RACHEL MARTIN, HOST:

In a time of deep division, Congress has found one thing it can agree on. Later today, the House is expected to pass a measure imposing sanctions on Russia with support from both Republicans and Democrats. President Trump has been equivocal about sanctions, but this past week, his press secretary Sarah Huckabee Sanders said this on ABC's "This Week."

(SOUNDBITE OF TV SHOW, "THIS WEEK")

SARAH HUCKABEE SANDERS: The administration is supportive of being tough on Russia, particularly in putting these sanctions in place.

MARTIN: Congressman Will Hurd is on the line. He's a Republican from Texas, and he sits on the House intelligence committee. Congressman, thanks for being with us.

WILL HURD: Hey, thank you, Rachel, for having me.

MARTIN: Are you going to vote in favor of this measure?

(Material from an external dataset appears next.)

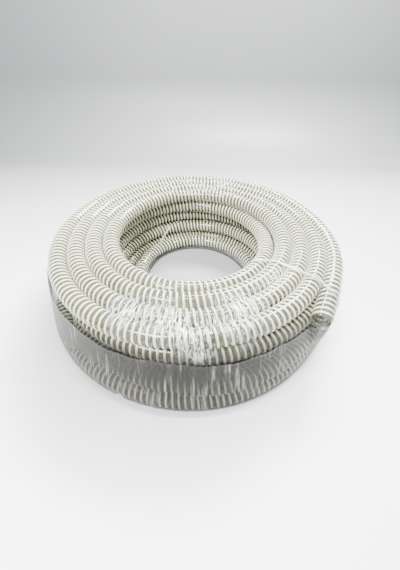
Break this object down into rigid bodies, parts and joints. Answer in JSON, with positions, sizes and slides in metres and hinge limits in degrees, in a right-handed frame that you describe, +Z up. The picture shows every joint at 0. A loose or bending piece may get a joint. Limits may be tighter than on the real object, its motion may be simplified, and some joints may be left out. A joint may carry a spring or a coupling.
{
  "type": "vacuum hose",
  "caption": "Long flexible vacuum hose for pools and spas, with a clear wall and a rigid outside helix, wound in a flat coil and wrapped in stretch film.",
  "frame": {"origin": "on the floor, under the middle of the coil", "axes": "+Z up along the axis of the coil, +X to the right and -Y towards the mouth of the free end"},
  "size_m": [0.704, 0.704, 0.181],
  "materials": {
    "hose_wall": "clear soft plastic, glossy",
    "hose_helix": "rigid cream-white plastic, satin",
    "film": "clear stretch film, glossy, wrinkled"
  },
  "bodies": {
    "root": {"hose_coil": "hose_wall", "free_end_wall": "hose_wall", "free_end_helix": "hose_helix", "hidden_end_wall": "hose_wall", "hidden_end_helix": "hose_helix", "girth_film": "film", "through_film": "film"}
  },
  "joints": []
}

HURD: I'm pretty confident I am. Russia is our adversary. They're not our ally. They were involved in trying to influence our elections. And I think this bill that we have put together in a bipartisan way is a good example of how, you know, we're telling our adversaries, if you try to undermine U.S. national security, there's going to be consequences. And this not only affects Russia. It affects North Korea and Iran, as well.

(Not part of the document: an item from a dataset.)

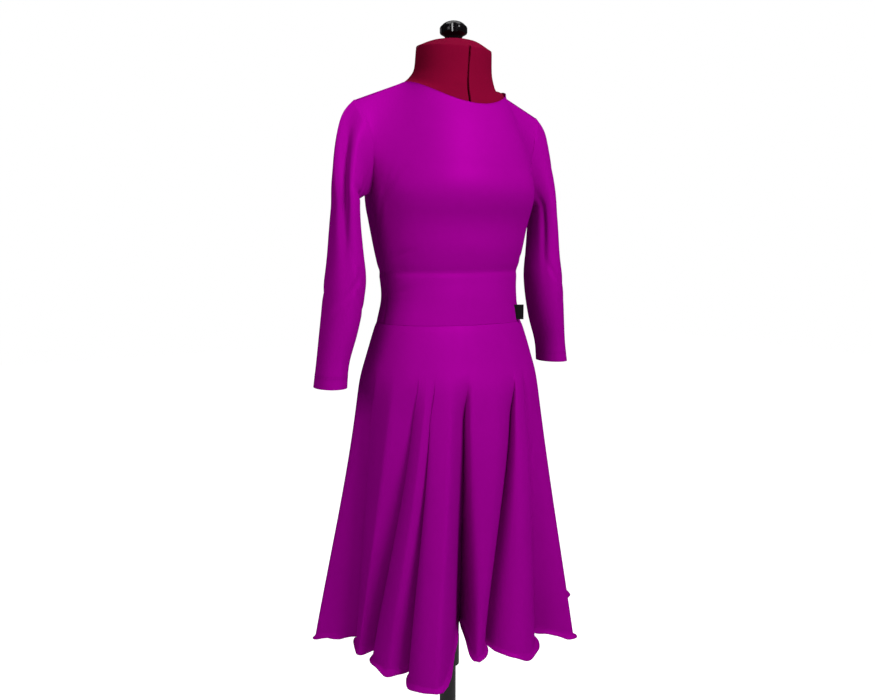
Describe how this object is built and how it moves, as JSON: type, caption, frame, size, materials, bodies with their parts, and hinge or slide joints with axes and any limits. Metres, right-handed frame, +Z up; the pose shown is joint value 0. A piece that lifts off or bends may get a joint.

MARTIN: So as I understand it, these are the same sanctions that the Obama administration put in place before leaving office against Russia. Now these would become law. This legislation, though, would limit the executive branch's power somewhat. The president wouldn't be able to change these sanctions without congressional approval. Why was that put in there?

HURD: Well, you're correct. This bill, when passed and signed in law, is going to require a congressional review of presidential actions related to these sanctions if they're terminated, if the administration tries to waive this - the applicability to any individual person or to alter U.S. foreign policy in a significant way against U.S. sanctions. This is Congress standing up and saying, our Article One authorities are important. And Russia is our adversary. And there needs to be a whole of government response if this type of activity's going to change.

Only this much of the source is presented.